Partner-led delivery models will also become more important. ERP partners, MSPs and system integrators increasingly need platforms that support repeatable deployment, extensibility, managed cloud services and commercial flexibility. In that context, a partner-first white-label ERP platform can be relevant when organizations want to build differentiated offerings without owning the full software and cloud operations stack. SysGenPro fits naturally in these discussions as a partner-first White-label ERP Platform and Managed Cloud Services provider for firms that need enablement, deployment flexibility and operational support rather than a one-size-fits-all software pitch.
Executive Conclusion
Manufacturing cloud ERP and on-premise ERP should not be judged as opposing ideologies. They are operating model choices with different cost curves, resilience patterns and governance demands. Cloud ERP often delivers stronger modernization momentum, faster standardization and lower infrastructure burden. On-premise or controlled cloud models can still be justified where customization, sovereignty, latency or local continuity requirements are decisive. The strongest executive decision is the one that aligns deployment model to business criticality, not the one that follows market fashion.
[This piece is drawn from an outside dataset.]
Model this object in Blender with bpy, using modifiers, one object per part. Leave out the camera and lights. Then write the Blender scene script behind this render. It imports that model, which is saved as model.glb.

For most enterprise manufacturers, the practical path is a structured modernization strategy: quantify TCO over time, define resilience by business process, rationalize customization, design an API-first integration model, validate licensing economics and preserve exit options. If partner scalability, white-label delivery or managed operations are part of the strategy, include those criteria early rather than as procurement afterthoughts. The result is not simply a better ERP choice. It is a more resilient manufacturing operating model.